As Nikondeha points out, in Paul’s understanding of adoption, we’re not merely “imperial functionaries; we are also family members. As family, we recognize one another as siblings and are invited into filial solidarity as adopted ones.” [Adopted,p. 24]. That suggests that Paul is interested not only in our relationship with God but our relationships with each other. We are family. Therefore, we should be in solidarity with one another in a way that transcends DNA. In fact, this relationship that exists through the Spirit’s indwelling stands before the relationship defined by blood/DNA. For those who do not belong to a physical family, for whatever reason, they do belong to the family of God, with Jesus as the older brother who welcomes us all into the circle. So, again, drawing on Nikondeha’s writings on adoption: “As heirs, we participate in extending God’s kingdom of peace. As a family, we recognize others as siblings who ought to be treated as such. As adopted ones, we extend that magnanimous belonging to others” [Adopted, p. 27]. One more word from Nikondeha on adoption: She writes that “adoption imbues belonging with elasticity—we know there is always room for more at the table and more in the family. As we shape our own communities of belonging, we have to run to keep up with the divine largess, since God keeps growing his family with great creativity and an ever-greater reach” [Adoption, p. 28]. Is not that Paul’s message? One’s place in the family doesn’t depend on blood but grace.

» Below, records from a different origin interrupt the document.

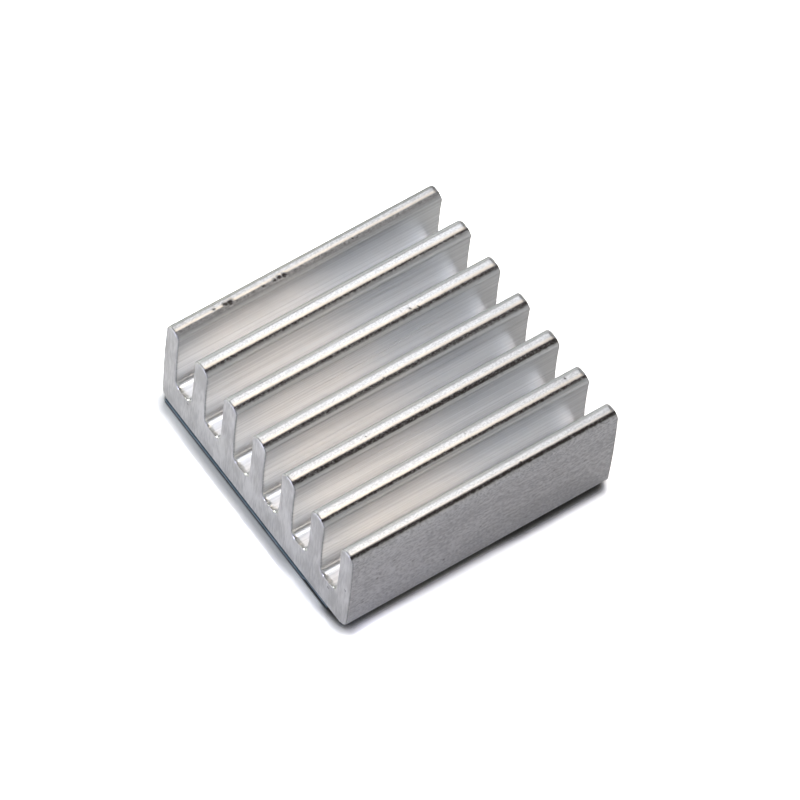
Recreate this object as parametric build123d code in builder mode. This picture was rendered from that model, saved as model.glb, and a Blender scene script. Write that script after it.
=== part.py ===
from build123d import *
import os

# A stick-on heat sink for a memory chip: a sawn length of extruded aluminium with seven fins,
# on a strip of thermal tape whose release film is still in place.
# x runs along the fins, y across them and z up. The origin is on the underside of the film,
# below the middle of the aluminium.

# The extrusion, with heights measured from the underside of its base
cut_length = 13.7
fin_count = 7
fin_pitch = 2.2
fin_top = 5.5
base_thickness = 1.8

# Section of one fin: a flat tip, rounded shoulders, a head, a slight waist and a wider root
tip_width = 0.38
head_width = 0.98
waist_width = 0.93
root_width = 1.08
shoulder_drop = 0.44
waist_rise = 2.1
root_radius = 0.3

# Outer walls, measured outwards from the middle of the outermost fins
brow_reach = 0.42
bulge_reach = 0.46
bulge_height = 2.4
foot_reach = 0.38
foot_radius = 0.2

# Tape and film, with margins measured inwards from the feet of the outer walls and the saw cuts
tape_thickness = 0.25
film_thickness = 0.15
wide_margin = 1.41
narrow_margin = 0.23
end_margin = 0.04

# Levels and places that follow
tape_seat = film_thickness
sink_seat = tape_seat + tape_thickness
head_height = fin_top - shoulder_drop
waist_height = base_thickness + waist_rise
gap_middle = fin_pitch / 2
outer_fin = fin_pitch * (fin_count - 1) / 2
foot = outer_fin + foot_reach
strip_length = cut_length - 2 * end_margin
strip_width = 2 * foot - wide_margin - narrow_margin
strip_shift = (wide_margin - narrow_margin) / 2

os.makedirs("parts", exist_ok=True)

# The space between two fins, drawn about its own middle
with BuildSketch() as gap_section:
    with BuildLine():
        root = (gap_middle - root_width / 2, base_thickness)
        waist = (gap_middle - waist_width / 2, waist_height)
        head = (gap_middle - head_width / 2, head_height)
        tip = (gap_middle - tip_width / 2, fin_top)
        ThreePointArc(root, waist, head)
        TangentArc(head, tip, tangent=(0, 1))
        mirror(about=Plane.YZ)
        Line((-root[0], base_thickness), root)
        Line((-tip[0], fin_top), tip)
    make_face()
    fillet(gap_section.vertices().group_by(Axis.Y)[0], radius=root_radius)

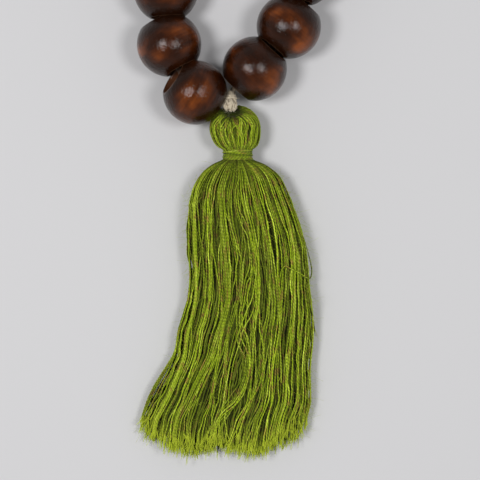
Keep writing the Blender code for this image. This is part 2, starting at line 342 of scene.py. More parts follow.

If we are siblings of Jesus, and therefore, heirs of the promises of God, which includes our redemption, then does this not ultimately lead to union with God? In a trinitarian reading of this passage, we can join with Eastern Christians in imagining how the Son became incarnate, bringing together humanity and divinity. To be in Christ, allows us to share in that reality, what Eastern Christians call theosis or deification. As Gregory Palamas shared in a sermon “Heaven is open to them to receive them in due course if, increasing in faith in God and righteousness according to faith, they receive power to become heirs of God and joint-heirs with Christ, sharing in His incorruptible life and immortality, inseparably united with Him and enjoying His glory (Rom. 8:17–18).